== Material ==
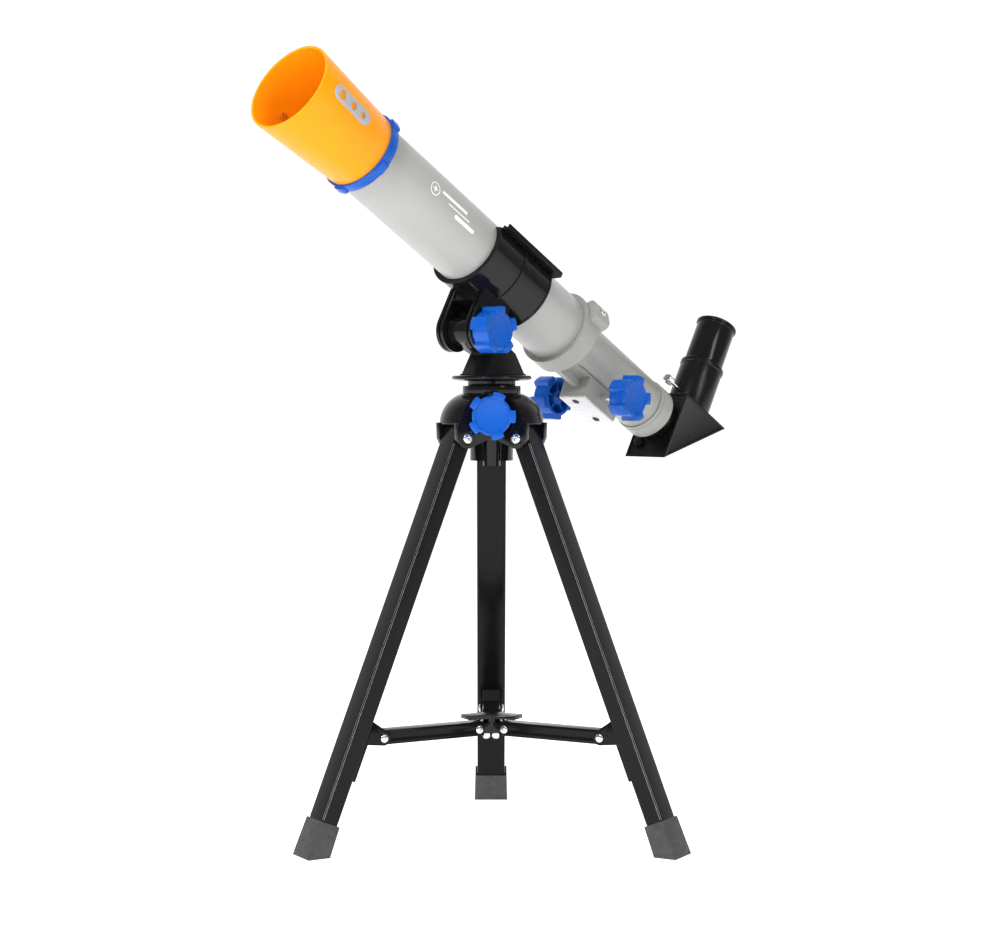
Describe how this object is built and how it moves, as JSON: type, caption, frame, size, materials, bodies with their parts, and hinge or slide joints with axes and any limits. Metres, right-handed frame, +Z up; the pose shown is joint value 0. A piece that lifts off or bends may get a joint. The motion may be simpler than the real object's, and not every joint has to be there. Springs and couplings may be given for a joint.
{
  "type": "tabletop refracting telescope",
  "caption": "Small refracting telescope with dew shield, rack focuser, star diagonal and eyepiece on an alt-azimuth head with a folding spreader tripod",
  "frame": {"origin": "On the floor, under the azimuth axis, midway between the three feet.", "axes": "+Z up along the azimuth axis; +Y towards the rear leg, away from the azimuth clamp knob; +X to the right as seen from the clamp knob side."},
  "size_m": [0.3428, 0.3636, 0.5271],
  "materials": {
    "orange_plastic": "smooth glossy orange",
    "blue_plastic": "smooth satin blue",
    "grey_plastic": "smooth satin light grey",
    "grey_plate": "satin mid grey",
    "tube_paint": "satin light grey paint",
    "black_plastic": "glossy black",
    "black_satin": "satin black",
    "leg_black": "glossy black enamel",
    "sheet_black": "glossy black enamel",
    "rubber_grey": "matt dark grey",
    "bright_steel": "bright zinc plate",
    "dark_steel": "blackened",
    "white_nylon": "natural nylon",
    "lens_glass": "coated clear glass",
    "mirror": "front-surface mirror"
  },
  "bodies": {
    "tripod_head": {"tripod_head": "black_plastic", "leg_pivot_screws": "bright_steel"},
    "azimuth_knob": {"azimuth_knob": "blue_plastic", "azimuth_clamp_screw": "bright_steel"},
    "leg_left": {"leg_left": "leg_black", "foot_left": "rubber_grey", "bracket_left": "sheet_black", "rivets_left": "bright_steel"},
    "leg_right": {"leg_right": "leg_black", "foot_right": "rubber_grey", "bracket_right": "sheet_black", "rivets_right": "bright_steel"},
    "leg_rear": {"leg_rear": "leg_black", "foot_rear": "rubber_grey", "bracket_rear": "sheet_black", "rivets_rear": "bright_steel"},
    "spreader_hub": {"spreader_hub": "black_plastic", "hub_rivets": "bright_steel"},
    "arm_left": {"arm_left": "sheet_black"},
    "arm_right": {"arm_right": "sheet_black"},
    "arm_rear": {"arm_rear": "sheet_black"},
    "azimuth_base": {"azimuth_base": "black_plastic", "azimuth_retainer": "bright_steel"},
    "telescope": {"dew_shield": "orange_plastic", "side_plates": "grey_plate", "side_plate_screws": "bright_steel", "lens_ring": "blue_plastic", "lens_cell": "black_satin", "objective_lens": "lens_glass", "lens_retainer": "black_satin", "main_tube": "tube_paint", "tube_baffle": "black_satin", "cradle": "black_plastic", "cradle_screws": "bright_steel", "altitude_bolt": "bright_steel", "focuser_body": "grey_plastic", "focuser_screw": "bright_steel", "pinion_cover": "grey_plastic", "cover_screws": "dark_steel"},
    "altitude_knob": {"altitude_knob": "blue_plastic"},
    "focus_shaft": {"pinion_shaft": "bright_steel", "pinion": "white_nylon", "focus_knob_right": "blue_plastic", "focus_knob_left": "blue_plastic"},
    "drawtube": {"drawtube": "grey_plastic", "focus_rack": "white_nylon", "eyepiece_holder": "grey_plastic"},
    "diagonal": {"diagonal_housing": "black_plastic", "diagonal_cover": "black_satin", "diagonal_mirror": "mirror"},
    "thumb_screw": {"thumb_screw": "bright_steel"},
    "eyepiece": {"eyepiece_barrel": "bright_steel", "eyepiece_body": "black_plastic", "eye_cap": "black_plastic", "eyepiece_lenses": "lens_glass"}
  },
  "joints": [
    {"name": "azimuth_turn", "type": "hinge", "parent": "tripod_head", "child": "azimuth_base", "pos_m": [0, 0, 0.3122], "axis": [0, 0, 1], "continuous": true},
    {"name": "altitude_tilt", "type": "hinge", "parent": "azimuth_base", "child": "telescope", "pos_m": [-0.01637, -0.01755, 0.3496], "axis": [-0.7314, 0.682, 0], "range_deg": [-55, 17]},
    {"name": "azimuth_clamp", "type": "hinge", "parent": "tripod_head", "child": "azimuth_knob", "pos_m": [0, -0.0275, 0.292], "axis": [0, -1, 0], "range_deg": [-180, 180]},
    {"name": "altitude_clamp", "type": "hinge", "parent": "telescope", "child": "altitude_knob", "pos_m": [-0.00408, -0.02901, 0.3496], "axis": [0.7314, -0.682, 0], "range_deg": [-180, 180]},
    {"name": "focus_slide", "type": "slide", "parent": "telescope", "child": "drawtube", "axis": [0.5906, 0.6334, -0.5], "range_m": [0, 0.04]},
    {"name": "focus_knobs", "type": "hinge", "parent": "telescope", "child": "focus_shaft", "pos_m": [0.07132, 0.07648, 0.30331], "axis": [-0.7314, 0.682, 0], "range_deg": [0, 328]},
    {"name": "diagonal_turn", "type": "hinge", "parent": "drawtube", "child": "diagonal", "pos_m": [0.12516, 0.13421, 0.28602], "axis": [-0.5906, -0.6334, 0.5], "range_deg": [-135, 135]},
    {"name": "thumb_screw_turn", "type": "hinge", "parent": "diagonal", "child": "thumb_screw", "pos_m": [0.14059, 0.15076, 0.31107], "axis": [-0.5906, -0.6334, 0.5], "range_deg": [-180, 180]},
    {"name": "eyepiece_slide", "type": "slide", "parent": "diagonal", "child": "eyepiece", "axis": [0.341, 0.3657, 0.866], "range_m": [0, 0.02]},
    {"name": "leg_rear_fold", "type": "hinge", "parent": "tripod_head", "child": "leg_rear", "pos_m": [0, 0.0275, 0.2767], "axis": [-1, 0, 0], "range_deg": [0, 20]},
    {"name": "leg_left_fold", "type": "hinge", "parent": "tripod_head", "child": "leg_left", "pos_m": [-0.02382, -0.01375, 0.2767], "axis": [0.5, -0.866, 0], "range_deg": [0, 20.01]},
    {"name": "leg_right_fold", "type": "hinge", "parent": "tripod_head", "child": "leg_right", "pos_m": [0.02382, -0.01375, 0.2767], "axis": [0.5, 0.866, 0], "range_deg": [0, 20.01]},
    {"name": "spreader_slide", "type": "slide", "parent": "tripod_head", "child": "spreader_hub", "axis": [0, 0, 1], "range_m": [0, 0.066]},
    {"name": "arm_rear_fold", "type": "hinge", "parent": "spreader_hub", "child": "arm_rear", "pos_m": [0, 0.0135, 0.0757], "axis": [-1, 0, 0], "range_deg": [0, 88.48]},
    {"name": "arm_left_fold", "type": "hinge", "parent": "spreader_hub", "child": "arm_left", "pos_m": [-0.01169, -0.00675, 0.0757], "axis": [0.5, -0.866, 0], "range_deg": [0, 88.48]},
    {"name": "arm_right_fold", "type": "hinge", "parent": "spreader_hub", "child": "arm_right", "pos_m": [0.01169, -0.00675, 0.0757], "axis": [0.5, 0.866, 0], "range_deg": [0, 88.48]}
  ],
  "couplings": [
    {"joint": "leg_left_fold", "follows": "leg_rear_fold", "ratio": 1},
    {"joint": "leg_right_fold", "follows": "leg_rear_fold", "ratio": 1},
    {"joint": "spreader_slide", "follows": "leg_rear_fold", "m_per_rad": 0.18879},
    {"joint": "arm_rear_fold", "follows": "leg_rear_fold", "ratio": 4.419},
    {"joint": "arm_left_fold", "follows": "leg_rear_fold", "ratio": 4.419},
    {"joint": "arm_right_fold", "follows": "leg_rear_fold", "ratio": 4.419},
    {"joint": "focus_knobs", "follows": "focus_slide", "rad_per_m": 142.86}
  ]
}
===
Given instruction
Without leaving anything out, quote all the data.

Reply
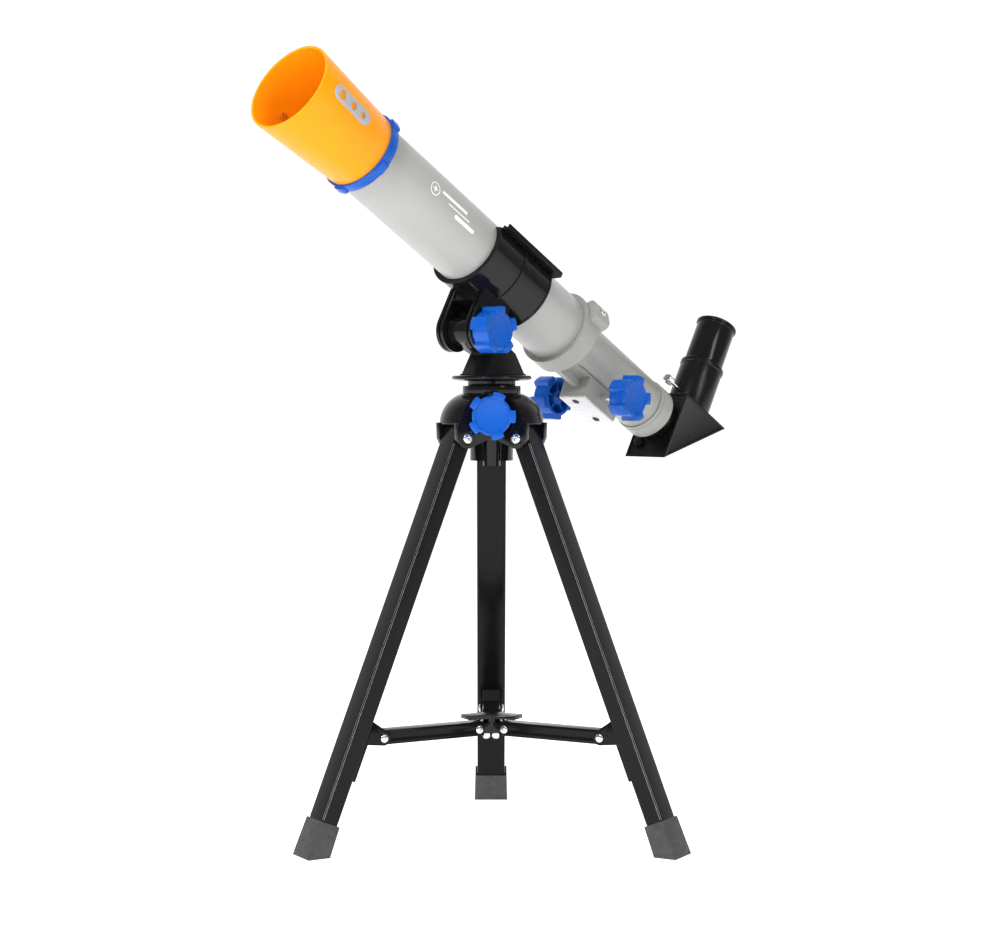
Describe how this object is built and how it moves, as JSON: type, caption, frame, size, materials, bodies with their parts, and hinge or slide joints with axes and any limits. Metres, right-handed frame, +Z up; the pose shown is joint value 0. A piece that lifts off or bends may get a joint. The motion may be simpler than the real object's, and not every joint has to be there. Springs and couplings may be given for a joint.
{
  "type": "tabletop refracting telescope",
  "caption": "Small refracting telescope with dew shield, rack focuser, star diagonal and eyepiece on an alt-azimuth head with a folding spreader tripod",
  "frame": {"origin": "On the floor, under the azimuth axis, midway between the three feet.", "axes": "+Z up along the azimuth axis; +Y towards the rear leg, away from the azimuth clamp knob; +X to the right as seen from the clamp knob side."},
  "size_m": [0.3428, 0.3636, 0.5271],
  "materials": {
    "orange_plastic": "smooth glossy orange",
    "blue_plastic": "smooth satin blue",
    "grey_plastic": "smooth satin light grey",
    "grey_plate": "satin mid grey",
    "tube_paint": "satin light grey paint",
    "black_plastic": "glossy black",
    "black_satin": "satin black",
    "leg_black": "glossy black enamel",
    "sheet_black": "glossy black enamel",
    "rubber_grey": "matt dark grey",
    "bright_steel": "bright zinc plate",
    "dark_steel": "blackened",
    "white_nylon": "natural nylon",
    "lens_glass": "coated clear glass",
    "mirror": "front-surface mirror"
  },
  "bodies": {
    "tripod_head": {"tripod_head": "black_plastic", "leg_pivot_screws": "bright_steel"},
    "azimuth_knob": {"azimuth_knob": "blue_plastic", "azimuth_clamp_screw": "bright_steel"},
    "leg_left": {"leg_left": "leg_black", "foot_left": "rubber_grey", "bracket_left": "sheet_black", "rivets_left": "bright_steel"},
    "leg_right": {"leg_right": "leg_black", "foot_right": "rubber_grey", "bracket_right": "sheet_black", "rivets_right": "bright_steel"},
    "leg_rear": {"leg_rear": "leg_black", "foot_rear": "rubber_grey", "bracket_rear": "sheet_black", "rivets_rear": "bright_steel"},
    "spreader_hub": {"spreader_hub": "black_plastic", "hub_rivets": "bright_steel"},
    "arm_left": {"arm_left": "sheet_black"},
    "arm_right": {"arm_right": "sheet_black"},
    "arm_rear": {"arm_rear": "sheet_black"},
    "azimuth_base": {"azimuth_base": "black_plastic", "azimuth_retainer": "bright_steel"},
    "telescope": {"dew_shield": "orange_plastic", "side_plates": "grey_plate", "side_plate_screws": "bright_steel", "lens_ring": "blue_plastic", "lens_cell": "black_satin", "objective_lens": "lens_glass", "lens_retainer": "black_satin", "main_tube": "tube_paint", "tube_baffle": "black_satin", "cradle": "black_plastic", "cradle_screws": "bright_steel", "altitude_bolt": "bright_steel", "focuser_body": "grey_plastic", "focuser_screw": "bright_steel", "pinion_cover": "grey_plastic", "cover_screws": "dark_steel"},
    "altitude_knob": {"altitude_knob": "blue_plastic"},
    "focus_shaft": {"pinion_shaft": "bright_steel", "pinion": "white_nylon", "focus_knob_right": "blue_plastic", "focus_knob_left": "blue_plastic"},
    "drawtube": {"drawtube": "grey_plastic", "focus_rack": "white_nylon", "eyepiece_holder": "grey_plastic"},
    "diagonal": {"diagonal_housing": "black_plastic", "diagonal_cover": "black_satin", "diagonal_mirror": "mirror"},
    "thumb_screw": {"thumb_screw": "bright_steel"},
    "eyepiece": {"eyepiece_barrel": "bright_steel", "eyepiece_body": "black_plastic", "eye_cap": "black_plastic", "eyepiece_lenses": "lens_glass"}
  },
  "joints": [
    {"name": "azimuth_turn", "type": "hinge", "parent": "tripod_head", "child": "azimuth_base", "pos_m": [0, 0, 0.3122], "axis": [0, 0, 1], "continuous": true},
    {"name": "altitude_tilt", "type": "hinge", "parent": "azimuth_base", "child": "telescope", "pos_m": [-0.01637, -0.01755, 0.3496], "axis": [-0.7314, 0.682, 0], "range_deg": [-55, 17]},
    {"name": "azimuth_clamp", "type": "hinge", "parent": "tripod_head", "child": "azimuth_knob", "pos_m": [0, -0.0275, 0.292], "axis": [0, -1, 0], "range_deg": [-180, 180]},
    {"name": "altitude_clamp", "type": "hinge", "parent": "telescope", "child": "altitude_knob", "pos_m": [-0.00408, -0.02901, 0.3496], "axis": [0.7314, -0.682, 0], "range_deg": [-180, 180]},
    {"name": "focus_slide", "type": "slide", "parent": "telescope", "child": "drawtube", "axis": [0.5906, 0.6334, -0.5], "range_m": [0, 0.04]},
    {"name": "focus_knobs", "type": "hinge", "parent": "telescope", "child": "focus_shaft", "pos_m": [0.07132, 0.07648, 0.30331], "axis": [-0.7314, 0.682, 0], "range_deg": [0, 328]},
    {"name": "diagonal_turn", "type": "hinge", "parent": "drawtube", "child": "diagonal", "pos_m": [0.12516, 0.13421, 0.28602], "axis": [-0.5906, -0.6334, 0.5], "range_deg": [-135, 135]},
    {"name": "thumb_screw_turn", "type": "hinge", "parent": "diagonal", "child": "thumb_screw", "pos_m": [0.14059, 0.15076, 0.31107], "axis": [-0.5906, -0.6334, 0.5], "range_deg": [-180, 180]},
    {"name": "eyepiece_slide", "type": "slide", "parent": "diagonal", "child": "eyepiece", "axis": [0.341, 0.3657, 0.866], "range_m": [0, 0.02]},
    {"name": "leg_rear_fold", "type": "hinge", "parent": "tripod_head", "child": "leg_rear", "pos_m": [0, 0.0275, 0.2767], "axis": [-1, 0, 0], "range_deg": [0, 20]},
    {"name": "leg_left_fold", "type": "hinge", "parent": "tripod_head", "child": "leg_left", "pos_m": [-0.02382, -0.01375, 0.2767], "axis": [0.5, -0.866, 0], "range_deg": [0, 20.01]},
    {"name": "leg_right_fold", "type": "hinge", "parent": "tripod_head", "child": "leg_right", "pos_m": [0.02382, -0.01375, 0.2767], "axis": [0.5, 0.866, 0], "range_deg": [0, 20.01]},
    {"name": "spreader_slide", "type": "slide", "parent": "tripod_head", "child": "spreader_hub", "axis": [0, 0, 1], "range_m": [0, 0.066]},
    {"name": "arm_rear_fold", "type": "hinge", "parent": "spreader_hub", "child": "arm_rear", "pos_m": [0, 0.0135, 0.0757], "axis": [-1, 0, 0], "range_deg": [0, 88.48]},
    {"name": "arm_left_fold", "type": "hinge", "parent": "spreader_hub", "child": "arm_left", "pos_m": [-0.01169, -0.00675, 0.0757], "axis": [0.5, -0.866, 0], "range_deg": [0, 88.48]},
    {"name": "arm_right_fold", "type": "hinge", "parent": "spreader_hub", "child": "arm_right", "pos_m": [0.01169, -0.00675, 0.0757], "axis": [0.5, 0.866, 0], "range_deg": [0, 88.48]}
  ],
  "couplings": [
    {"joint": "leg_left_fold", "follows": "leg_rear_fold", "ratio": 1},
    {"joint": "leg_right_fold", "follows": "leg_rear_fold", "ratio": 1},
    {"joint": "spreader_slide", "follows": "leg_rear_fold", "m_per_rad": 0.18879},
    {"joint": "arm_rear_fold", "follows": "leg_rear_fold", "ratio": 4.419},
    {"joint": "arm_left_fold", "follows": "leg_rear_fold", "ratio": 4.419},
    {"joint": "arm_right_fold", "follows": "leg_rear_fold", "ratio": 4.419},
    {"joint": "focus_knobs", "follows": "focus_slide", "rad_per_m": 142.86}
  ]
}